Extracted data>
[start]
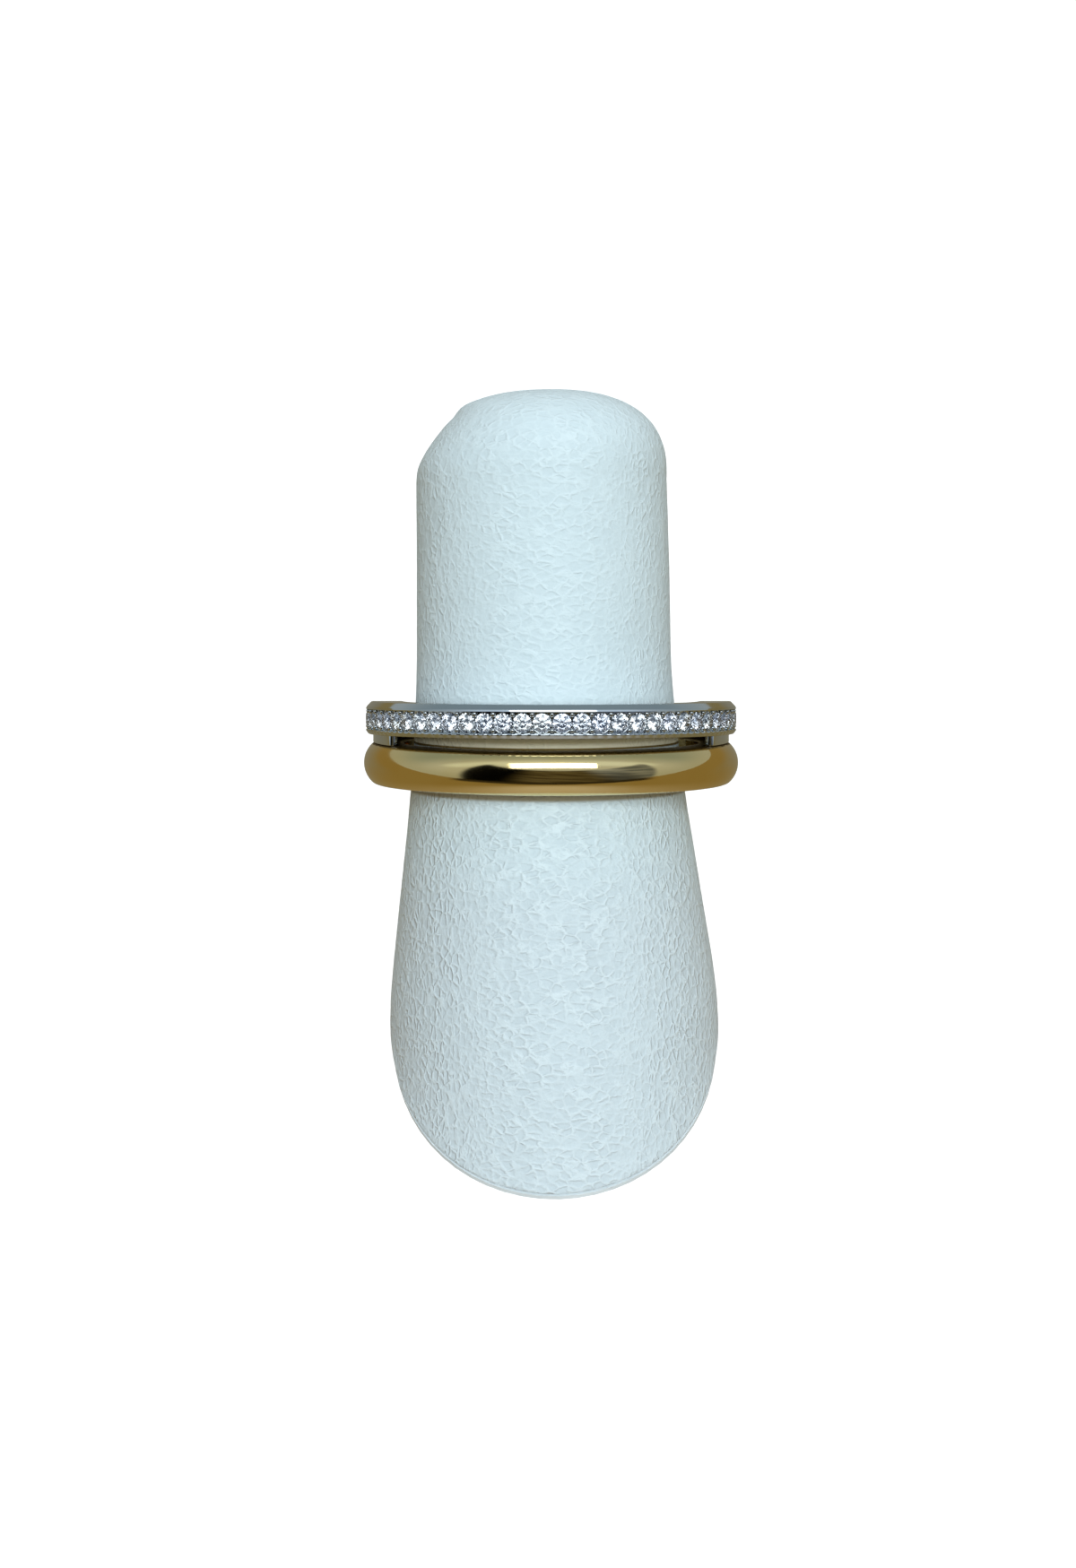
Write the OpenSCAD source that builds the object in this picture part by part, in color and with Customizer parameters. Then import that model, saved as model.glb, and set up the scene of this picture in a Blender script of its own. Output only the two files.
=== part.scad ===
// Two-tone double band ring on a leaning finger-shaped display stand.
// The stand's foot lies on z = 0 and the finger leans back towards +Y.
// The ring is drawn about its own axis and then set on the finger.

/* [Ring] */
// Inside diameter of both bands
bore_d = 16.5; // [16.5:0.1:17.2]
// Outside diameter of the gold band at the crest of its dome
gold_d = 20.84; // [20.2:0.02:21.4]
// Height of the gold band along the ring's axis
gold_h = 2.25; // [1.9:0.01:2.4]
// How far the dome stands out over its own edges
dome_rise = 0.54; // [0.3:0.02:0.7]
// Width of the small bevel along both edges of the dome
dome_bevel = 0.12; // [0.06:0.01:0.16]
// Clear height between the two bands
band_gap = 0.7; // [0.5:0.01:1]
// Outside diameter of the stone-set band
pave_d = 20.6; // [20.3:0.02:21]
// Height of the stone-set band along the ring's axis
pave_h = 1.79; // [1.7:0.01:1.9]
// Rounding of the edges inside the bore
bore_bevel = 0.15; // [0.05:0.01:0.25]
// Angle at which the two bands spread towards the front
spread = 1.3; // [1:0.1:1.4]
// How steeply the stone-set band gets lower towards the back of the ring
taper = 0.05; // [0.04:0.01:0.06]
// Distance behind the ring's axis at which that taper starts
taper_start = 0.4; // [0.4:0.1:1]

/* [Rails of the stone-set band] */
// Height of the bevelled top rail
top_rail_h = 0.39; // [0.3:0.01:0.42]
// How far the top bevel runs in towards the axis
top_bevel = 0.47; // [0.2:0.01:0.6]
// Height of the lower rail
low_rail_h = 0.29; // [0.2:0.01:0.3]
// How far the lower bevel runs in towards the axis
low_bevel = 0.3; // [0.1:0.01:0.4]
// Width of the flat lip between each bevel and the field
rail_lip = 0.04; // [0.02:0.01:0.08]
// Depth of the field between the rails
field_depth = 0.17; // [0.1:0.01:0.2]

/* [Stones] */
// Number of stones, half of them on each side of the front
stone_count = 34; // [2:2:34]
// Angle from one stone to the next
stone_pitch = 5.8; // [5.8:0.1:6.2]
// Diameter of a stone at its girdle
stone_d = 0.97; // [0.8:0.01:0.98]
// Radius of the metal grains that hold the stones
grain_r = 0.145; // [0.08:0.005:0.15]

/* [Strip between the bands] */
// Angle from the front at which the strip starts on each side
strip_start = 61; // [50:1:85]
// Outside diameter of the strip
strip_d = 19.8; // [19.2:0.05:20]
// Thickness of the strip
strip_t = 0.5; // [0.3:0.05:0.8]
// How far the strip reaches into the stone-set band, clear of the seats
strip_root = 0.2; // [0.1:0.05:0.3]

/* [Stand] */
// Angle at which the finger leans back
lean = 35.5; // [30:0.5:37]
// Distance along the finger from the floor to the ring's middle
ring_up = 15.9; // [15:0.1:18]
// Height of the finger's full width above the ring's middle
crown_start = 14.3; // [12:0.1:16]
// Height of the rounded crown
crown_h = 5.05; // [4:0.05:6]
// Sideways slant of the crown at its top
crown_shift = 0.25; // [0:0.05:0.5]
// How far the crown's left shoulder is pressed in
crown_dent = 0.5; // [0:0.05:0.6]
// Thickness of the board under the finger
board_t = 0.25; // [0.2:0.05:0.6]
// How far the board stays inside the leather's edge
board_inset = 0.12; // [0.05:0.01:0.3]

/* [How the ring sits] */
// Sideways tip of the ring on the finger, in degrees
ring_tip = 1.4; // [0:0.1:2]
// Sideways shift of the ring on the finger
ring_shift = 0.3; // [0:0.05:0.4]

/* [Hidden] */
// Clearance between pieces that lie against each other
seam = 0.02;
// Sides of a round outline
round_sides = 96;
// Sides of a small round
small_sides = 32;
// Overlap that keeps two cut shapes from sharing a face
over = 1;
// Distance from the gold band's lower face up to the zero height that the ring is placed by
gold_drop = 2.3;

bore_r = bore_d / 2;
gold_z = -gold_drop;
strip_z = gold_z + gold_h;
pave_z = strip_z + band_gap;
pave_top = pave_z + pave_h;

// The dome is an arc through the crest and both edges
crest_r = gold_d / 2;
dome_r = (pow(gold_h / 2, 2) + pow(dome_rise, 2)) / (2 * dome_rise);
dome_edge_r = crest_r - dome_rise;

rail_r = pave_d / 2;
field_r = rail_r - field_depth;
field_low = pave_z + low_rail_h;
field_high = pave_top - top_rail_h;
field_mid = (field_low + field_high) / 2;
field_half_angle = stone_count / 2 * stone_pitch + 2;
// The top bevel is bent: shares of its width and height at the bend
bevel_in = 0.34;
bevel_down = 0.36;

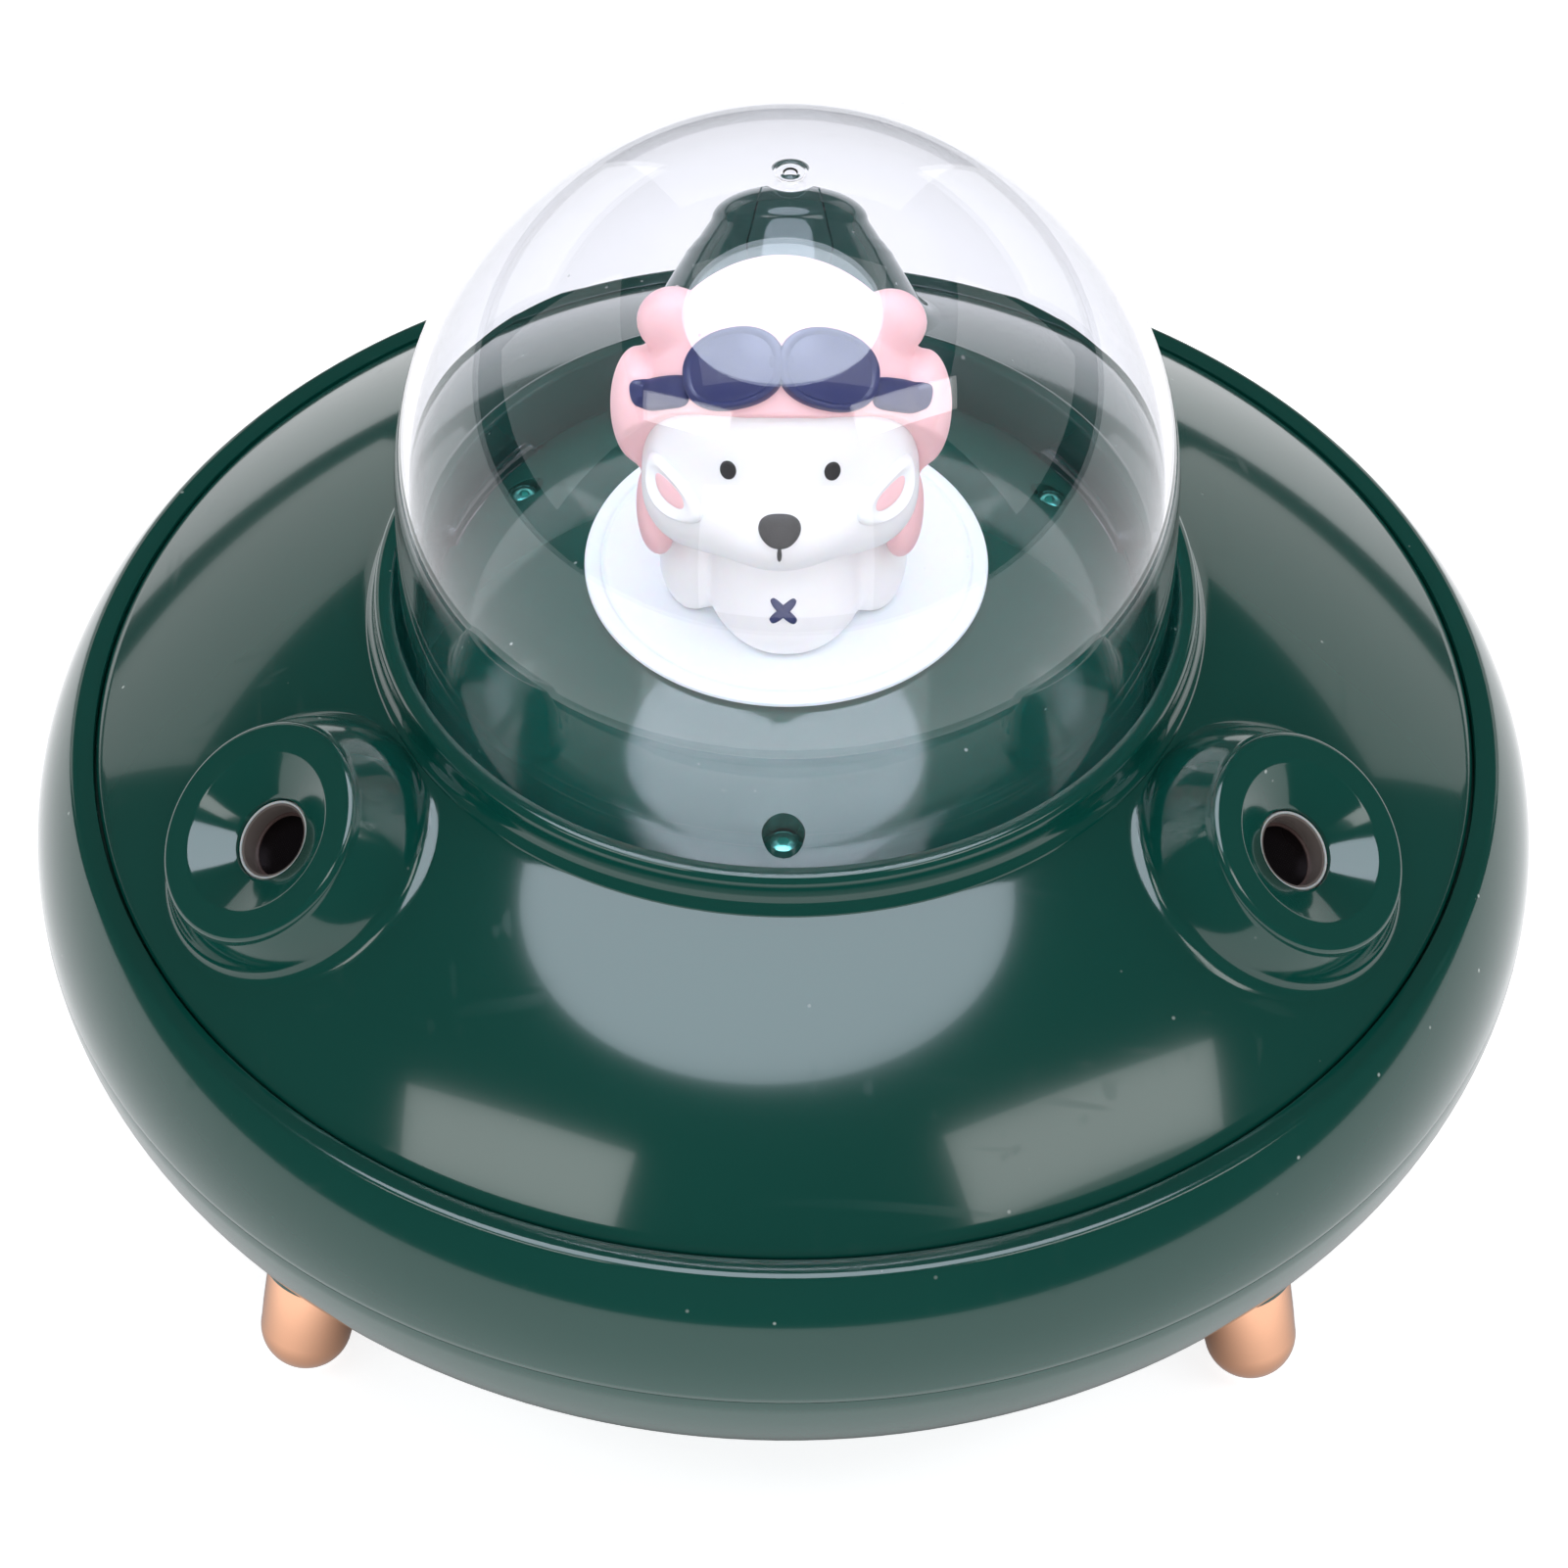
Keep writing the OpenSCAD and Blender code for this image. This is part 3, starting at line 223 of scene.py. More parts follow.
def fine_scratches():
    """Hairline polishing marks in two directions, as a mask."""
    group, ins, outs = effect("fine_scratches", {"Density": 420.0, "Amount": 0.4}, ["Mask"])
    place = group.nodes.new("ShaderNodeTexCoord").outputs["Object"]
    masks = []
    for turn, stretch in ((0.5, (1.0, 0.03, 1.0)), (-0.9, (0.04, 1.0, 0.6))):
        spun = add(group, "ShaderNodeMapping", Vector=place, Rotation=(0.2, 0.1, turn), Scale=stretch)
        hair = add(group, "ShaderNodeTexNoise", Vector=spun.outputs[0], Scale=ins.outputs["Density"], Detail=1.0)
        masks.append(ramp(group, hair.outputs["Fac"], 0.0, 1.0, 0.66, 0.72))
    where = add(group, "ShaderNodeTexNoise", Vector=place, Scale=30.0, Detail=2.0)
    patchy = math(group, "MULTIPLY", math(group, "MAXIMUM", *masks),
                  ramp(group, where.outputs["Fac"], 0.0, 1.0, 0.45, 0.7))
    group.links.new(math(group, "MULTIPLY", patchy, ins.outputs["Amount"]), outs.inputs["Mask"])
    return group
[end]
Each line from the top of the material above through the line with "on the finger." must be echoed exactly, and no other line.

Written solution>
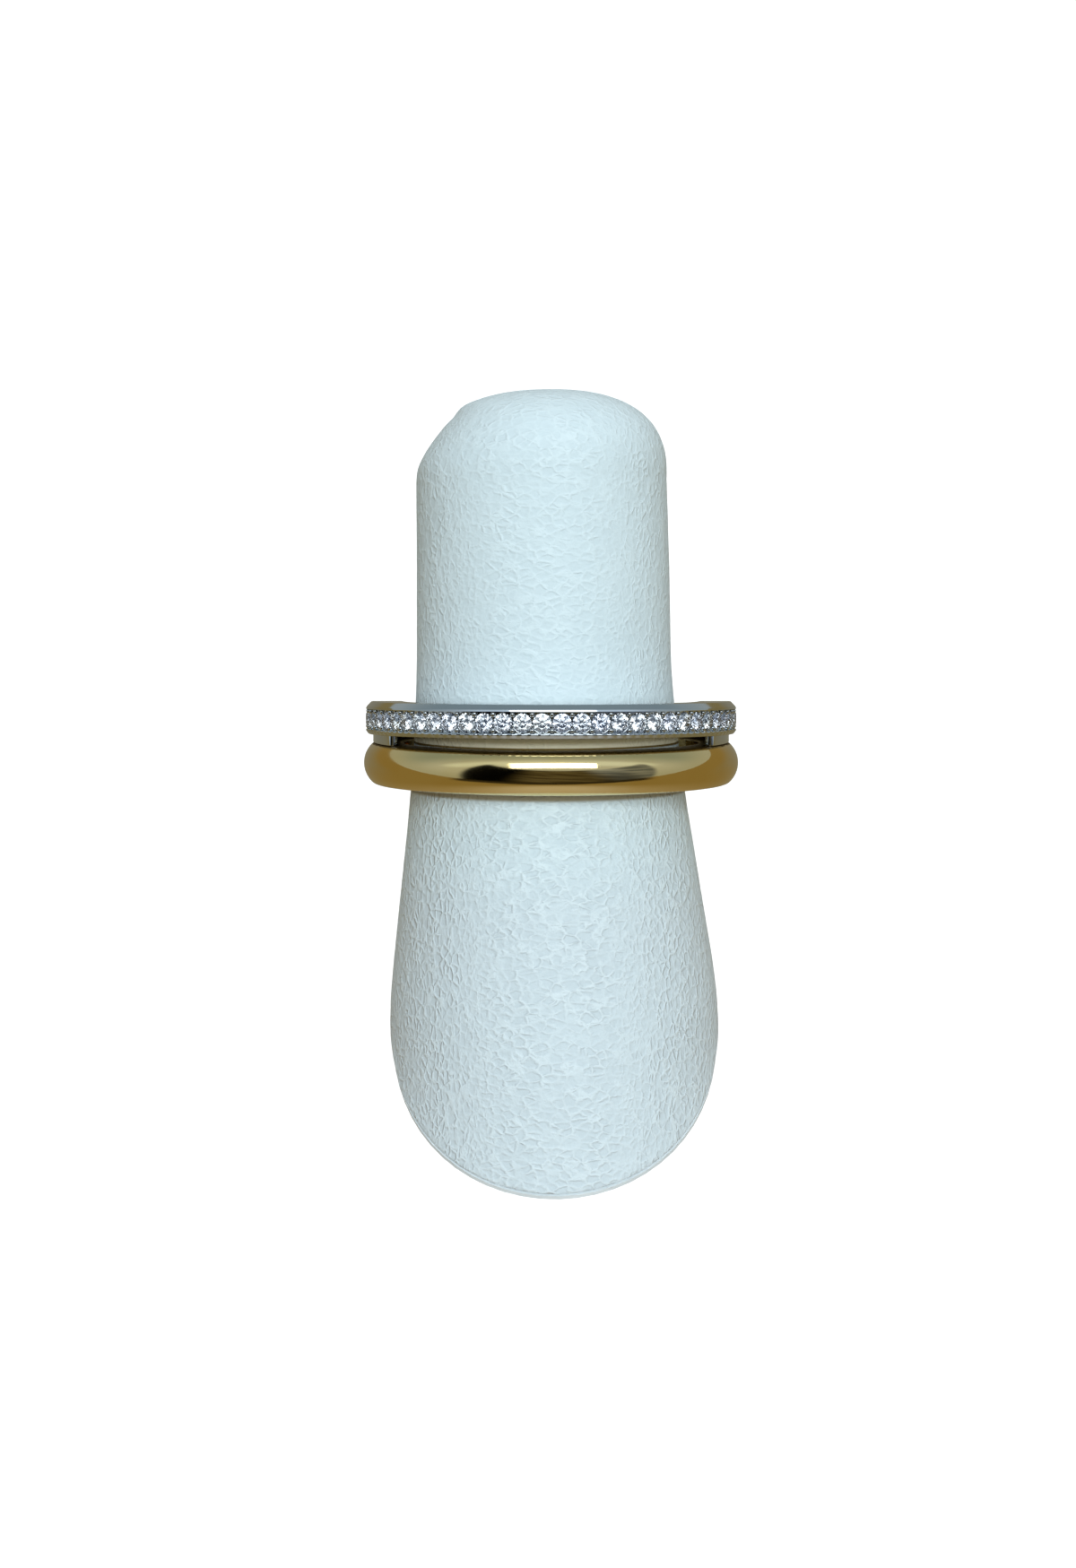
Write the OpenSCAD source that builds the object in this picture part by part, in color and with Customizer parameters. Then import that model, saved as model.glb, and set up the scene of this picture in a Blender script of its own. Output only the two files.
=== part.scad ===
// Two-tone double band ring on a leaning finger-shaped display stand.
// The stand's foot lies on z = 0 and the finger leans back towards +Y.
// The ring is drawn about its own axis and then set on the finger.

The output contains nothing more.